Government-issued currency ended for good in when the Wall Street banks conspired with Woodrow Wilson to create a permanent (private) central bank. The Federal Reserve Act was  written in secret by the US banking establishment and rammed through Congress during the 1913 Christmas recess.

World War I and II

According to Rivero, World War I was also a banker’s war, intended to punish Germany for the strict limitations it imposed on its central bank. At the end of World War I, the Treaty of Versailles forced Germany to repay all the war debts of the other European countries, even though Germany hadn’t started the war.

Crushed by this war debt, the only way Hitler could salvage the German economy was to abolish Germany’s central bank and return to interest-free government-issued currency. This move, which infuriated international bankers, resulted in rapid Germany re-industrialization when the rest of the developed world was mired in deep economic depression. It was lauded internationally as the “German miracle.”

Meanwhile in 1933, American bankers and industrialists plotted a “Bankers’ Putsch,” an attempted military coup against Roosevelt. Their goal was to install corporate fascism in the US, along the lines of Mussolini’s government in Italy. General Smedley Butler, the war hero they enlisted to lead the coup, foiled it by exposing it to the House McCormick-Dirkson Committee. The largely pro-business committee instituted a cover-up, until journalist John Spivac uncovered their secret report in 1967.

Breton Woods

In 1946, following World War II, forty-four nations signed an agreement at Breton Woods New Hampshire for the US dollar to replace the British pound as the world’s reserve currency. This was done with two stipulations: 1) that the US dollar would be redeemable for gold at a price of $35 an ounce and 2) that the Federal Reserve wouldn’t issue more dollars than they could redeem in gold.

Because the Federal Reserve is a private banking network, the federal government has no control whatsoever over the quantity of US dollars they issue.

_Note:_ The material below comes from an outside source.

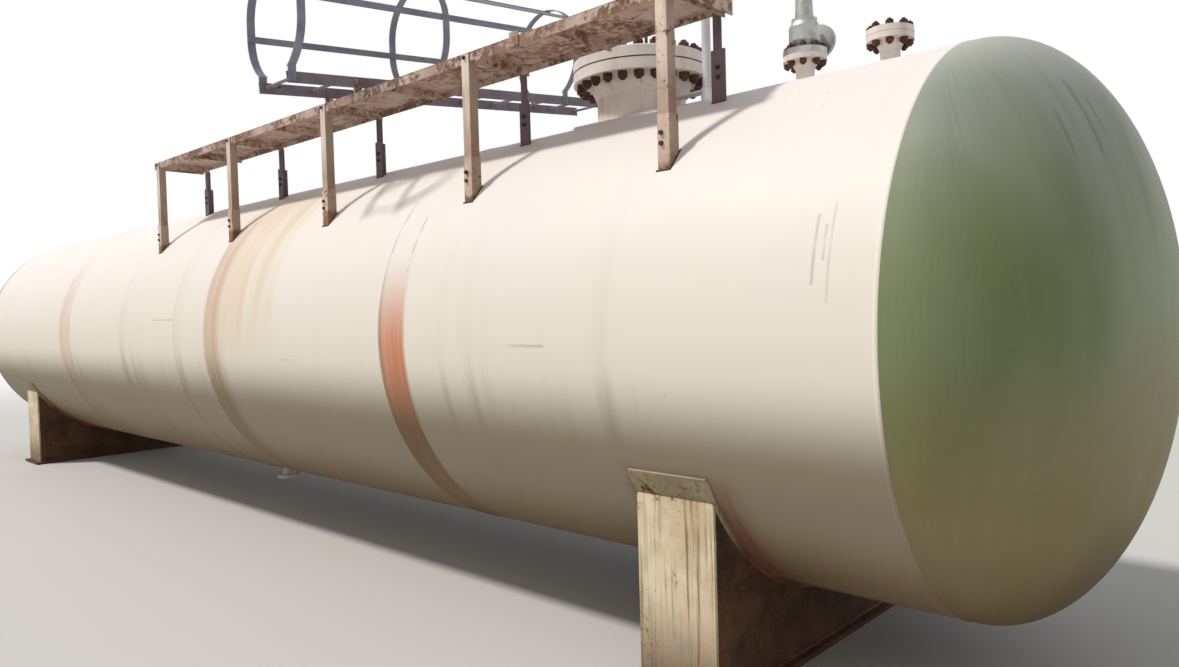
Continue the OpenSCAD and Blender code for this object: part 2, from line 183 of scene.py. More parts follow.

In 1971, it became obvious that the Fed was issuing far more dollars than it could redeem (the vast majority of money the Fed creates is electronic money – only about 3% is in notes and coins*). When France asked to redeem its dollar reserves for gold, Nixon unilaterally suspended the gold standard agreed at Breton Woods.

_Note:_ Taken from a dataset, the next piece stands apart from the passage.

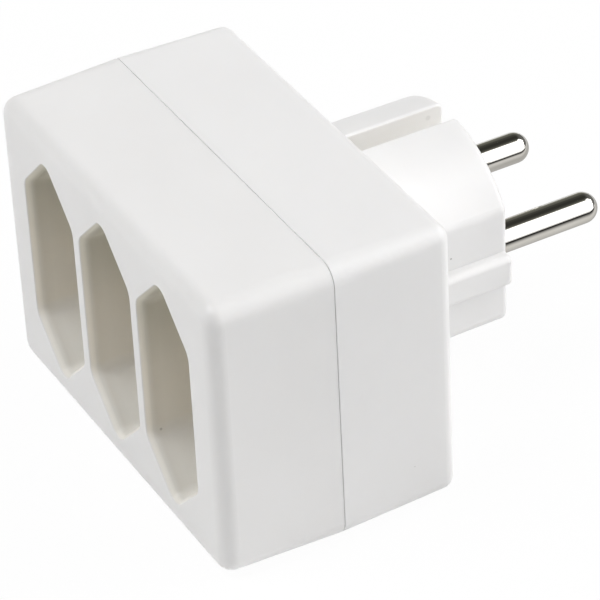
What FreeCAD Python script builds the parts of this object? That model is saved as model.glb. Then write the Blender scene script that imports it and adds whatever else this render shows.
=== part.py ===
import FreeCAD, Part
import math
import os

# Three-way flat-plug adapter with a round contour plug on its back.
# The model is laid out from the centre of the front face: X to the right as seen from the
# front, Y from the front face back along the plug pins, Z up.
# At the end every piece is moved so that the origin lies under the middle of the whole
# length, on the plane that the housing stands on.
# Lengths are in millimetres, angles in degrees.

# Housing: two shells that meet at the parting plane
housing_width = 65.7
housing_height = 47.1
front_depth = 19.04
rear_depth = 19.0
front_draft = 1.3
rear_draft = 1.9
long_edge_radius = 3.1
rear_corner_radius = 2.2
front_edge_radius = 2.4
rear_edge_radius = 1.9
front_wall = 2.0
side_wall = 2.0
rear_wall = 2.2
parting_gap = 0.08
parting_edge_break = 0.06

# Tongue of the front shell that sits in the rebate of the rear shell
tongue_thickness = 0.9
tongue_height = 1.6
tongue_clearance = 0.1

# Wells: flat hexagons for the flat two-pin plug
well_count = 3
well_pitch = 17.55
well_width = 14.4
well_height = 37.8
well_depth = 12.0
well_draft = 0.5
well_apex_radius = 1.6
well_side_radius = 2.4
well_bevel_width = 0.7
well_bevel_depth = 1.0
well_bevel_blend = 2.0
well_wall = 1.6
well_floor = 2.0

# Pin holes in the floor of each well
outlet_pin_spacing = 19.0
outlet_hole_radius = 2.5
outlet_hole_lead = 0.6
outlet_sleeve_wall = 1.5
outlet_sleeve_length = 2.6
outlet_pin_radius = 2.0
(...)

The Birth of the Petrodollar

At this point the US dollar became a “fiat” currency, theoretically back by nothing. In reality, it was backed by oil, through a complex agreement whereby the US agreed to “defend” countries (i.e. not destabilize or declare war on them) if they committed to buying and selling oil in dollars, aka “petrodollars.”

According to Rivero, the US invasion against a long list of Muslim countries is an indirect result of this agreement. Islam prohibits lending money at interest. As Rivero points out, none of seven Muslim countries retired General Wesley Clark has identified as targets for US military aggression (Iraq, Iran, Syria, Libya, Sudan, Somalia, Lebanon) had private central banks prior to US invasion and occupation.**

Historical Inaccuracies

Apart from several minor historical inaccuracies (eg the purpose of Executive Order 11110 that John Kennedy signed in 1961 and Nixon’s alleged pledge of the National Park system as security on US debt), the film serves as an excellent introduction to the hidden role played by private banks in issuing and controlling the global money supply.

 


*See 97% owned
**Retired General Wesley Clark first revealed the existence of this campaign to conquer the Middle East and North Africa during a Democracy Now interview in 2007.